Besides having special sheets to keep track of your thoughts about specific story elements, you can add Comments throughout your manuscript, to any text sheet. These are listed in the Inspector on the right of the screen. They can be attached to specific words, which are highlighted in yellow, or attached to a specific location in your document, where they are marked with a yellow sticky notes icon.
My personal take: Supplementary material is easy to keep track of in Storyist. Special story sheets can contain your thoughts about characters, locations and plot ideas, and comments can be added throughout your manuscript. However, you can’t add file attachments to your project as you can with Scrivener and Ulysses.
When you are ready to share your project with the world, quite a number of Export file formats are available.
Rich text, HTML, Text, DOCX, OpenOffice and Scrivener formats are offered. You can export a screenplay in Final Draft or Fountain Script formats so they can be used in other screenwriting apps by your collaborators or editor. You can create an eBook in ePub or Kindle formats, or export your outline as an OPML file so you can open it in an outliner or mind mapping app.
For more professional output, you can use Storyist’s Book Editor to create a print-ready PDF. This isn’t as powerful or flexible as Scrivener’s Compile feature or Ulysses’ Publishing feature, but lots of options are offered, and it will most likely meet your needs.
You first need to select a template for your book. You then add the text files for your chapters to the book body, along with additional material like a table of contents or copyright page. Then after adjusting the layout settings, you export.
My personal take: When you’re working with others who don’t use Storyist, the app allows you to export your work to a number of useful formats. It also allows you to publish your work as an eBook, or prepare a print-ready PDF you can send to your printer.
Reasons Behind My Ratings
Storyist is a full-featured writing app that will help you along the journey from planning and brainstorming to a published story. It offers similar power to Scrivener and Ulysses, and for the screenwriter, trumps both of those apps.
At almost $60, Storyist is a little expensive. If you work on both Mac and iOS the costs are closer—that’s $75 compared with Scrivener’s $65 and Ulysses’ $40/year. If you are a screenwriter, the app is a lot less expensive than Final Draft’s huge $249.99, but if you can’t afford the industry standard, there are plenty of free and inexpensive alternatives that will help you get started.
Ease of Use: 4/5
It will take some time to learn the advanced features of this app—it wasn’t always immediately obvious to me about how to go about achieving something. It has a similar feature set and learning curve to Scrivener—maybe a little steeper—but it should become comfortable with familiarity.
The Support page on the Storyist website includes a user’s guide, tutorials, and a user forum. Support tickets can be submitted via email.

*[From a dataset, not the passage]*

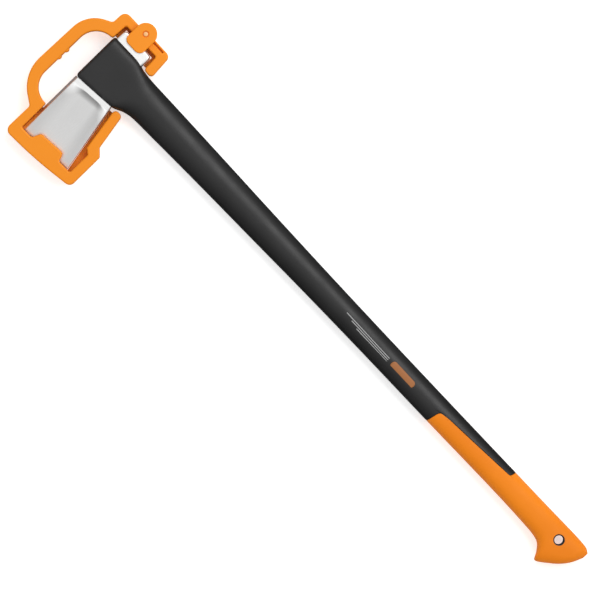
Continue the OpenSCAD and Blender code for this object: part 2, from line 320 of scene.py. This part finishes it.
# x, poll-side edge, blade-side edge, half thickness, squareness towards the poll and towards the blade
STATIONS = [
    (1, -17.5, -89.6, WRAP_HALF, 7, 40),
    (20, -17.5, -88.3, WRAP_HALF, 7, 40),
    (44, -17.5, -86.6, WRAP_HALF, 7, 40),
    (56, -20.4, -84.9, WRAP_HALF, 6.2, 24),
    (66, -21.7, -83.6, 19.8, 4.6, 8),
    (71, -22.0, -81.4, 19.3, 3.8, 5),
    (79, -22.2, -77.4, 18.4, 3.0, 3.6),
    (92, -22.2, -74.2, 17, 2.5, 2.9),
    (131, -22.2, -72.4, 15.6, 2.2, 2.5),
    (209, -22.5, -69.5, 15, 2.1, 2.4),
    (314, -23.1, -66.5, 14.6, 2.1, 2.3),
    (418, -23.3, -63.5, 14.3, 2.1, 2.3),
    (523, -22.9, -61.4, 14.2, 2.1, 2.3),
    (640, -21.8, -59.9, 14.4, 2.2, 2.4),
    (774, -20.2, -57.7, 14.8, 2.4, 2.4),
    (836, -19.4, -58.1, 15, 2.5, 2.5),
    (850, -19.1, -59.2, 15.1, 2.6, 2.6),
    (860, -18.9, -62.6, 15.2, 2.7, 2.7),
    (868, -18.7, -71.5, 15.2, 2.7, 2.7),
    (873, -18.6, -79.6, 15.2, 2.7, 2.7),
    (878, -18.5, -78.4, 15.1, 2.7, 2.7),
    (889, -18.4, -69.6, 14.8, 2.7, 2.7),
    (900, -18.6, -59.2, 14, 2.7, 2.7),
    (909, -19.6, -46.5, 12, 2.6, 2.6),
    (AXE_LEN, -23, -32, 6, 2.5, 2.5),
]


def slope(i, k):
    low, high = STATIONS[max(i - 1, 0)], STATIONS[min(i + 1, len(STATIONS) - 1)]
    return (high[k] - low[k]) / (high[0] - low[0])


def along(x, k):
    """Smooth curve through column k of the stations."""
    i = 0
    while i < len(STATIONS) - 2 and x >= STATIONS[i + 1][0]:
        i += 1
    a, b = STATIONS[i], STATIONS[i + 1]
    w = b[0] - a[0]
    t = (x - a[0]) / w
    return (a[k] * (1 + 2 * t) * (1 - t) ** 2 + b[k] * t * t * (3 - 2 * t)
            + w * (slope(i, k) * t * (1 - t) ** 2 - slope(i + 1, k) * t * t * (1 - t)))


def skin(x, angle, inset=0.0, inset_y=None):
    """(x, y, z) on the handle's surface; angle runs from the poll side over the upper side."""
    top, bottom = along(x, 1), along(x, 2)
    middle = (top + bottom) / 2
    c, s = math.cos(angle), math.sin(angle)
    n = along(x, 4) if c > 0 else along(x, 5)
    half_y = (top - bottom) / 2 - (inset if inset_y is None else inset_y)
    half_z = min(along(x, 3), WRAP_HALF) - inset
    radius = (abs(c / half_y) ** n + abs(s / half_z) ** n) ** (-1 / n)
    return x, middle + radius * c, radius * s


RING = 128


def ring_angle(j):
    return 2 * math.pi * j / RING


def lean(x, y):
    """The toe side of the wrap leans, so the first 24 mm of x are sheared to follow it."""
    toe = -1.3 - 0.0305 * (y + 17.5)
    return x + toe * max(0.0, 1 - (x - 1) / 24)


def plain_ring(x, inset=0.0, inset_y=None, shift=0.0):
    points = [skin(x, ring_angle(j), inset, inset_y) for j in range(RING)]
    return [place(lean(p[0] + shift, p[1]), p[1], p[2]) for p in points]


# Front edge of the grip seen from above: across the blade side, then back along the tongue of bare shaft
GRIP_FRONT = [(643.2, -66, 0), (648.5, -37.6, 9), (771.5, -28.8, 5), (775, -10, 0)]
# Where the sleeve has closed round the whole section
FULL_X = 790.0
# How far the shaft is set in under the sleeve
UNDER_GRIP = 2.7


def grip_edge():
    """(x, angle) points round the grip's front edge, evenly spread, for the angles of half a turn."""
    path = []
    for i, (x, y, radius) in enumerate(GRIP_FRONT):
        if radius:
            path += corner_arc(GRIP_FRONT[i - 1], (x, y), GRIP_FRONT[i + 1], radius, 8)
        else:
            path.append((x, y))
    samples = []
    for (x0, y0), (x1, y1) in zip(path, path[1:]):
        steps = max(1, int(math.hypot(x1 - x0, (y1 - y0)) / 0.4))
        samples += [(x0 + (x1 - x0) * i / steps, y0 + (y1 - y0) * i / steps) for i in range(steps)]
    samples.append(path[-1])
    on_skin = []
    for x, y in samples:
        top, bottom = along(x, 1), along(x, 2)
        reach = (y - (top + bottom) / 2) / ((top - bottom) / 2)
        if abs(reach) >= 1:
            continue
        n = along(x, 4)
        z = along(x, 3) * (1 - abs(reach) ** n) ** (1 / n)
        on_skin.append((x, math.atan2(z, y - (top + bottom) / 2)))
    on_skin.reverse()
    on_skin = [(GRIP_FRONT[-1][0] - 0.2, 0.0)] + on_skin + [(GRIP_FRONT[0][0] + 0.2, math.pi)]
    lengths = [0.0]
    for (xa, aa), (xb, ab) in zip(on_skin, on_skin[1:]):
        lengths.append(lengths[-1] + math.hypot((xb - xa) * 0.3, (ab - aa) * 18))
    half = []
    k = 0
    for j in range(RING // 2 + 1):
        want = lengths[-1] * j / (RING // 2)
        while k < len(lengths) - 2 and lengths[k + 1] < want:
            k += 1
        t = (want - lengths[k]) / (lengths[k + 1] - lengths[k])
        half.append(tuple(a + (b - a) * t for a, b in zip(on_skin[k], on_skin[k + 1])))
    return half + [(x, 2 * math.pi - a) for x, a in reversed(half[1:-1])]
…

I didn’t have a reason to contact Storyist support directly while using this app, so can’t comment on their timeliness.
Alternatives to Storyist
Storyist is a high-quality, specialist writing app for Mac and iOS users only, so it won’t suit everyone. Fortunately, it’s not your only option. We recently published a roundup of the best writing apps for Mac, and here we’ll list the best alternatives, including options for Windows users.
Final Draft 11 (Mac, Windows, $249.99) is the industry standard app for screenwriting. The official website boasts that it’s used by 95% of film and TV productions.
Scrivener (Mac, Windows, $45) is one of the most popular apps used by fiction writers. It’s more suited for novelists, but can be used for screenwriting.
Ulysses (Mac, $4.99/month) is a more general writing app that can be used for short or long-form writing. Themes for screenwriting (like Pulp Fiction) are available.
yWriter6 (Windows, free, optional registration from $11.95) is a word processor that breaks your novel into chapters and scenes.
Quoll Writer (Windows, free) is another feature-rich writing app suitable for novel writers.
Atomic Scribbler (Windows, free) lets you plan and write your novel and maintain your reference material. It’s designed to feel like Microsoft Word.
Manuskript (Mac, Windows, Linux, free) is a writing app with an outliner, distraction-free mode, and novel assistant.
Fountain is a markup language for screenwriting inspired by Markdown. Many apps support the format (listed on the official Fountain website), offering further software options for the screenwriter.
Storyist is a full-featured writing app for Mac and iOS suitable for fiction writers, including novelists and screenwriters. It’s designed to help you brainstorm, structure, write, edit and publish large writing projects. It’s a complete writing environment that offers a distraction-free writing environment, word processing tools, and views that help you think structurally and develop a full story outline.
Your projects sync between the desktop and mobile apps so that you can work anywhere and get down your inspiration whenever it strikes. If you’re working on a large writing or video project, this is one tool you might like to consider. However, many novelists prefer Scrivener, and established screenwriters may be better served by the industry-standard (and more expensive) Final Draft.
I was wondering if Storyist supports the following:
Footnotes and endnotes
I hope hear from you soon.
I have written tech articles for quite some time now and used Ulysses an excellent Markdown editor. I have been wrestling though with what to use for a book I’m trying to write and wasn’t so keen on Scrivener but for some reason took to Storyist. However, it doesn’t support Markdown which I’m proficient at. I’m now trying to figure out if what I’m doing in Storyist would be possible in Ulysses. In some ways I can see the answer would yes but in other ways I’m not sure.
Hi Kerry, finding the best writing app for every project can be quite a journey. Others have successfully used Ulysses for writing books and have written about it: David Sparks, Matt Gemmell, David Hewson, and Steven Combs. Hopefully those links to their experiences will help. Best of luck!